Transvaginal Mesh Is the Stuff of Nightmares
The FDA has warned women about the risks of transvaginal mesh for years. Now, the agency is finally taking direct action to limit the use of this popular but potentially dangerous product.
In a press release on Monday, the FDA announced that the surgical mesh, used to treat pelvic organ prolapse (POP), will be reclassified as a class III or high-risk medical device. In addition, manufacturers will have to receive premarket approval (PMA) for safety and effectiveness to keep selling the product.
“These stronger clinical requirements will help to address the significant risks associated with surgical mesh for repair of pelvic organ prolapse,” said Dr. William Maisel, deputy director of science and chief scientist for the FDA’s Center for Devices and Radiological Health. “We intend to continue monitoring how women with this device are faring months and years after surgery through continued postmarket surveillance measures.”
POP is a common condition in which weakened pelvic floor muscles—whether caused by aging, childbirth, a hysterectomy, or another risk factor—allow pelvic organs like the bladder, bowels, or uterus to descend into the vagina, causing pelvic pain, problems with intercourse, and urinary issues. Estimates of its prevalence vary but a 2002 study in the American Journal of Obstetrics and Gynecology found POP in over 40 percent of women over 60 who had not had a hysterectomy.
In 2002, surgical mesh was cleared by the FDA as a class II or moderate-risk treatment for reinforcing the pelvic floor muscles and permanently repairing POP. That was before the agency received “thousands of reports” about adverse events associated with the product.
Those risks, which the agency first cautioned patients about in 2008, include but are not limited to severe pelvic pain, infection, bleeding, organ perforation, urinary problems, and vaginal scarring. That year, the FDA reported that they had received “over 1,000” reports of these adverse events.
By 2011, when the FDA issued a second warning, they had received nearly 2,000 more reports. In bold print in that year’s safety communication, the agency noted that these serious complications are “not rare”—a change from their 2008 reporting. The most common complication, they noted, was the erosion of mesh through the vagina, which can require multiple surgeries to resolve, if it can be resolved at all. Providers and patients alike were warned to “be aware of the risks” before pursuing mesh-based treatments.
“Recognize that in most cases, POP can be treated successfully without mesh thus avoiding the risk of mesh-related complications,” the FDA told health-care providers.
As transvaginal mesh manufacturers were hit with thousands of lawsuits, the FDA placed them under further scrutiny as well, initiating the postmarket surveillance that would eventually lead to the agency’s most recent orders. By mid-2014, there were nearly 60,000 pending transvaginal mesh lawsuits.
Now, if manufacturers want to keep making this mesh, they have a 30-month deadline to submit their PMA. It is, at last, a bold move to limit a treatment that was becoming increasingly popular even as the FDA warned of the serious risks associated with it.

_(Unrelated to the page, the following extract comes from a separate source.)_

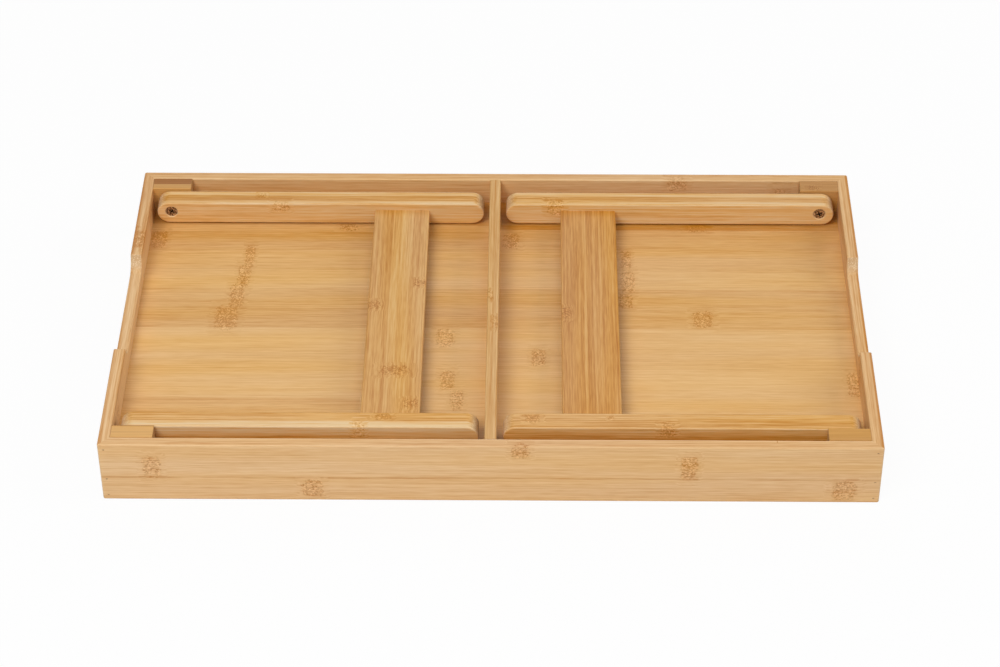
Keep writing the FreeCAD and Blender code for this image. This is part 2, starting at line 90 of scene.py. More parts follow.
def add_node(tree: Tree, kind: str, settings: dict | None = None,
             inputs: dict | None = None) -> bpy.types.Node:
    """Add one node, set its properties, and set or link its inputs.

    Args:
        tree: The node tree.
        kind: The node's type, without the ShaderNode prefix.
        settings: Properties of the node by name.
        inputs: Inputs by name or index, each a value or the socket that feeds it.

    Returns:
        The node.
    """
    node = tree.nodes.new("ShaderNode" + kind)
    for name, value in (settings or {}).items():
        setattr(node, name, value)
    for name, value in (inputs or {}).items():
        if isinstance(value, Socket):
            tree.links.new(value, node.inputs[name])
        else:
            node.inputs[name].default_value = value
    return node


def empty_material(name: str) -> bpy.types.Material:
    """Make a material without nodes.

    Args:
        name: The material's name.

    Returns:
        The material, for its nodes to be added.
    """
    material = bpy.data.materials.new(name)
    material.use_nodes = True
    material.node_tree.nodes.clear()
    return material


@dataclass(frozen=True)
class Knot:
    """A knot, where the cane had a joint: a ragged patch of pale and dark specks on a strip.

    x, y and z are its middle in the part's frame, along is half its length with the grain and
    across is half its length square to it, all in millimetres.
    """

    x: float
    y: float
    z: float
    along: float = 4.0
    across: float = 8.5


@dataclass(frozen=True)
class Strip:
    """A strip of known tone: how much darker it is, or paler where that is negative, and its
    box in the part's frame in millimetres. Some are the wood's own strips, and some are painted
    light and shade.
    """

    tone: float
    x: Span = EVERYWHERE
    y: Span = EVERYWHERE
    z: Span = EVERYWHERE


@dataclass(frozen=True)
class Fibres:
    """One layer of fibre noise: its cells with the grain and across it in millimetres,
    its octaves, and how much of the tone it moves.
    """

    along: float
    across: float
    octaves: float
    contrast: float


# Fibres are finer than this in real bamboo. They are drawn as coarse as the render can show.
PANEL_FIBRES = (Fibres(300, 10, 0, 0.04), Fibres(70, 1.0, 0, 0.2), Fibres(14, 0.6, 1, 0.22))
BOARD_FIBRES = (Fibres(260, 8, 0, 0.05), Fibres(70, 0.9, 0, 0.3), Fibres(14, 0.5, 1, 0.3))
LEG_FIBRES = (Fibres(200, 5, 0, 0.1), Fibres(80, 1.0, 0, 0.42), Fibres(16, 0.5, 1, 0.34))
BAR_FIBRES = (Fibres(260, 6, 0, 0.06), Fibres(90, 1.3, 0, 0.28), Fibres(14, 0.7, 1, 0.3))
BLOCK_FIBRES = (Fibres(60, 0.9, 1, 0.16),)

# Cells of the other patterns, along the grain, across it and up.
BEND_CELL_MM: Point = (160.0, 40.0, 40.0)
SWIRL_CELL_MM: Point = (10.0, 5.0, 5.0)
RAGGED_CELL_MM: Point = (3.0, 2.0, 2.0)
PATCH_CELL_MM: Point = (220.0, 16.0, 16.0)
RELIEF_CELL_MM: Point = (40.0, 0.5, 0.5)
FLECK_CELL_MM: Point = (4.0, 1.0, 1.0)

# Half the width of a glue line, to its soft edge and to its core. Real ones are hairlines, and
# they are drawn this coarse so that they show.
GLUE_EDGE_MM = 0.45
GLUE_CORE_MM = 0.1

# How much the fibres swerve, everywhere and beside a knot.
BEND_MM = 1.1
SWIRL_MM = 1.4

# Where these fade out and are full, in fourth powers of the distance to a knot. Noise moves
# the outline by up to RAGGEDNESS.
SWIRL_REACH: Span = (12.0, 0.2)
HALO_REACH: Span = (10.0, 0.4)
KNOT_OUTLINE: Span = (2.3, 1.0)
RAGGEDNESS = 1.3

# How squarely a face must look along the grain to count as a cut end, from not to wholly.
END_FACING: Span = (0.2, 0.9)

# A fleck's edge and middle, in cells of the pattern.
FLECK_REACH: Span = (0.55, 0.2)

# Noise is stretched from this range to the whole of 0 to 1.
NOISE_RANGE: Span = (0.3, 0.7)
NOISE_ROUGHNESS = 0.55

# How far each layer of noise is moved, and the share of it along the grain, across it and up,
# so that no two layers look alike.
SWIRL_OFFSET = 4.0
FIBRE_OFFSET = 9.0
RAGGED_OFFSET = 5.0
PATCH_OFFSET = 40.0
RELIEF_OFFSET = 3.0
OFFSET_SHARES: Point = (1.0, 1.7, 0.6)

# Picks the row of random numbers that the strips' tones come from, together with the seed.
STRIP_DRAW: tuple[float, float] = (0.37, 0.71)


@dataclass(frozen=True)
class Palette:
    """The sRGB colours of one board: its fibres from pale to dark, and its cut ends."""

    pale: str = "eec68c"
    mid: str = "deae6c"
    dark: str = "c48638"
    end: str = "d0aa7c"
    fleck: str = "e6cba2"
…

A June 2015 study published in the BMJ examining POP-related surgeries in New York found that mesh use actually increased by 44.7 percent from 2008 to 2011.
“Despite multiple warnings released by the FDA since 2008, use of mesh in pelvic organ prolapse surgery continues to grow,” the authors concluded, adding that this increase was taking place “even three to four years after regulatory alerts.”
POP-related surgeries are big business. In the United States, there are over 300,000 such surgeries annually, costing over $1 billion. But although mesh became widely perceived as a “quick fix” treatment option for POP after its introduction in the 1990s, it is far from the only way to manage this common condition, even in the operating room.
As the American Academy of Family Physicians (AAFP) notes, some of the symptoms of POP, such as urinary problems, can be counteracted with Kegel exercises. Even severe instances of POP can be treated with a pessary, a removable and washable rubber device inserted into the vagina that keeps pelvic organs in place.
A pessary, as a 2010 study in the AAFP’s journal noted, “can be used in almost all circumstances when a nonsurgical option is desired,” even though it has traditionally been seen as a short-term solution.
Pessaries aside, there are non-mesh surgical options that may carry less risk while being just as effective. The 2015 BMJ study found that non-mesh surgeries were associated with less risk of reintervention within a year in patients under 65.
And in 2012, Dr. Diane Mitchell, assistant director for science at the FDA’s Center for Devices and Radiological Health, said in a Medscape broadcast, “Postmarketing data indicate that repair of POP with surgical mesh is no more effective than POP repair with sutures alone, particularly for certain types of prolapse.”
“Patients who undergo POP repair with mesh are often subject to complications not experienced by patients who undergo surgery without mesh,” she emphasized, noting that these complications can be “permanent and life-altering.”
Unless the five manufacturers currently making transvaginal mesh can document its safety, the product will be gone in 2019 and listed as high risk by the FDA until then. This could be the death knell for one of the most litigated medical products still in use today.